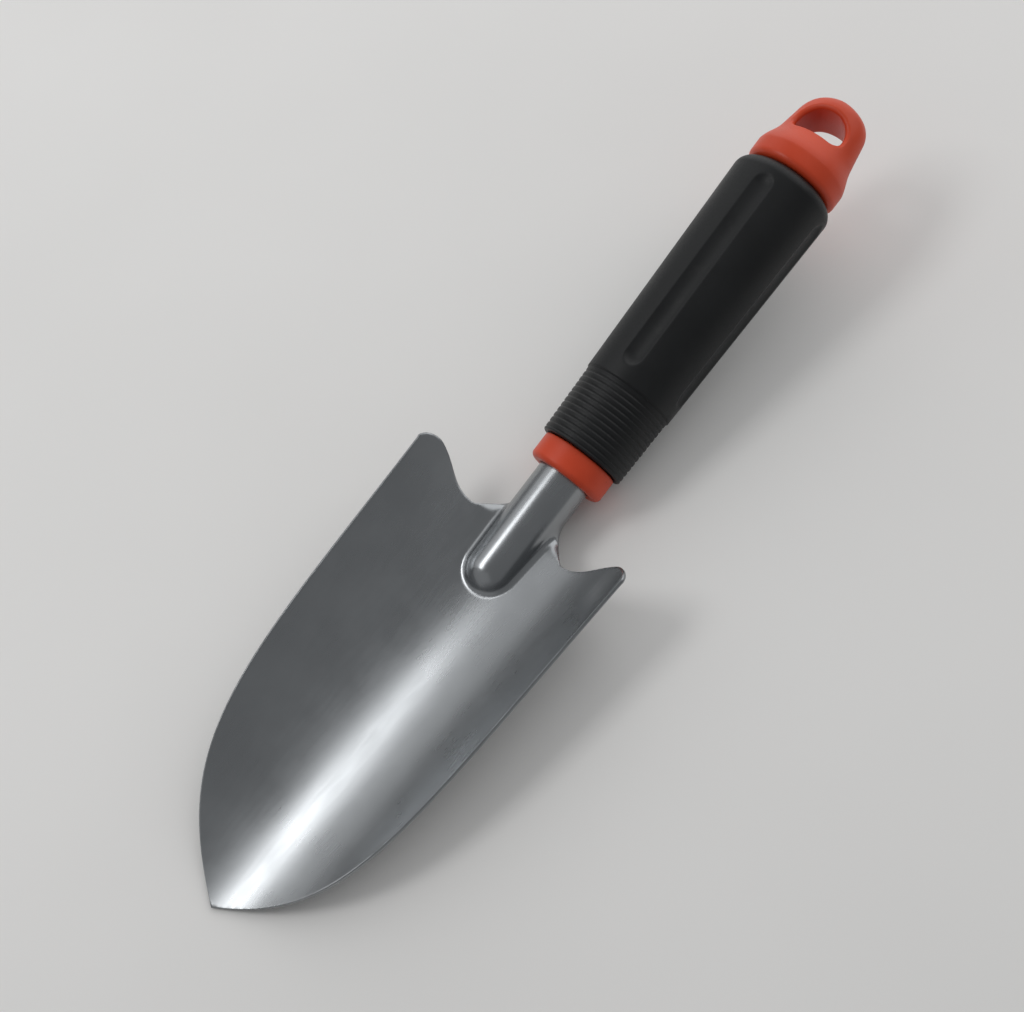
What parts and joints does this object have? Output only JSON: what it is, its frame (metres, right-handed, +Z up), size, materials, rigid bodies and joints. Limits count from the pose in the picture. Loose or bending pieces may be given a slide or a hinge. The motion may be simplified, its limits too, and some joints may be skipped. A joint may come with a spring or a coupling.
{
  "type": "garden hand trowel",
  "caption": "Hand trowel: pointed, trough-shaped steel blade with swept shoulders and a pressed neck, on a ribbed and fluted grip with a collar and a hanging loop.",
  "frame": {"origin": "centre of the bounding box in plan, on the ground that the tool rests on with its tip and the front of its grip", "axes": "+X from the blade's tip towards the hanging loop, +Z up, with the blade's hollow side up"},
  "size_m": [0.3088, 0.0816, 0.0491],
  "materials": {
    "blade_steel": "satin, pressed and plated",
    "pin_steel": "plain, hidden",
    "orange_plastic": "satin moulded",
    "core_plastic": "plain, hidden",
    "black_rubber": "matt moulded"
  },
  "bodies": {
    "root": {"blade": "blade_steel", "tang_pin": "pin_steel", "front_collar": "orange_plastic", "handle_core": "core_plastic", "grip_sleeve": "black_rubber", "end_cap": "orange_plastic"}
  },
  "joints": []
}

****************************************

_Stated exercise:_ Output the data above exactly, please, line for line.

_Solution below:_
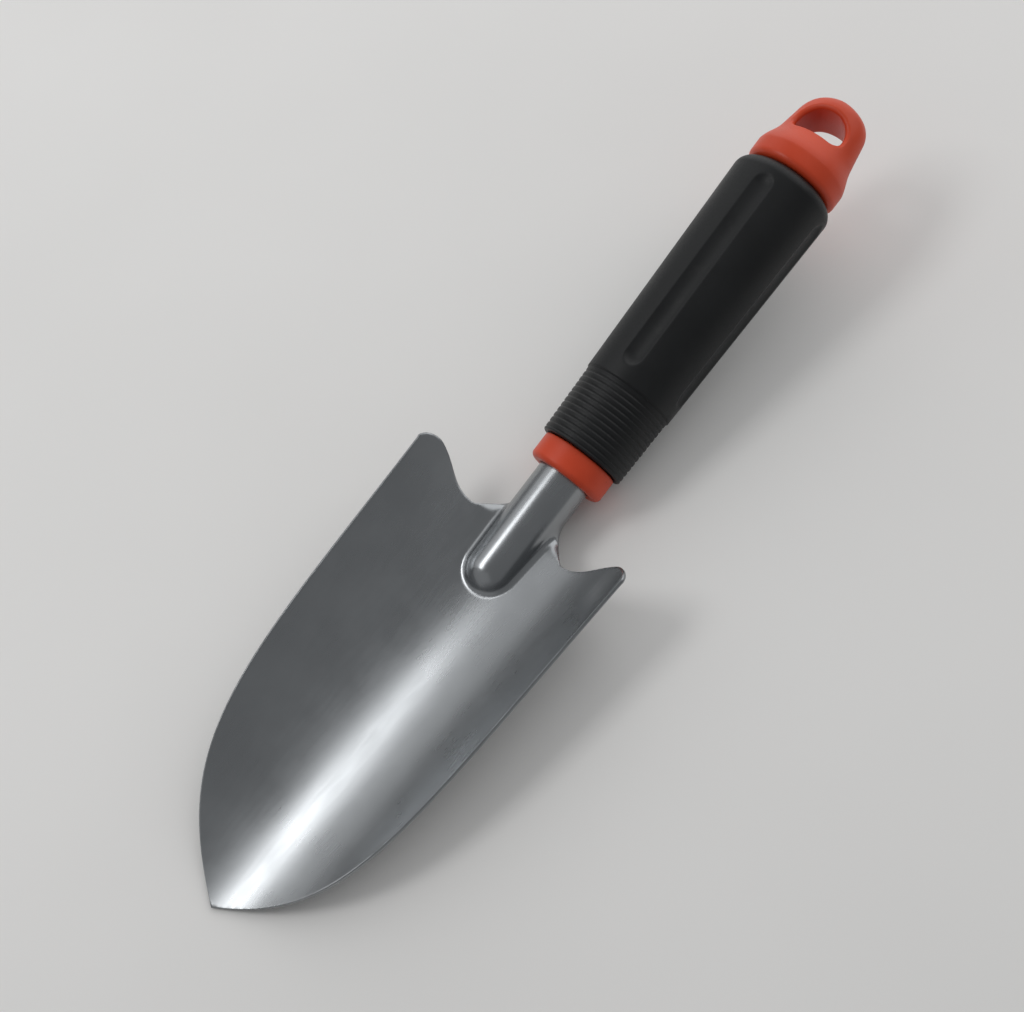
What parts and joints does this object have? Output only JSON: what it is, its frame (metres, right-handed, +Z up), size, materials, rigid bodies and joints. Limits count from the pose in the picture. Loose or bending pieces may be given a slide or a hinge. The motion may be simplified, its limits too, and some joints may be skipped. A joint may come with a spring or a coupling.
{
  "type": "garden hand trowel",
  "caption": "Hand trowel: pointed, trough-shaped steel blade with swept shoulders and a pressed neck, on a ribbed and fluted grip with a collar and a hanging loop.",
  "frame": {"origin": "centre of the bounding box in plan, on the ground that the tool rests on with its tip and the front of its grip", "axes": "+X from the blade's tip towards the hanging loop, +Z up, with the blade's hollow side up"},
  "size_m": [0.3088, 0.0816, 0.0491],
  "materials": {
    "blade_steel": "satin, pressed and plated",
    "pin_steel": "plain, hidden",
    "orange_plastic": "satin moulded",
    "core_plastic": "plain, hidden",
    "black_rubber": "matt moulded"
  },
  "bodies": {
    "root": {"blade": "blade_steel", "tang_pin": "pin_steel", "front_collar": "orange_plastic", "handle_core": "core_plastic", "grip_sleeve": "black_rubber", "end_cap": "orange_plastic"}
  },
  "joints": []
}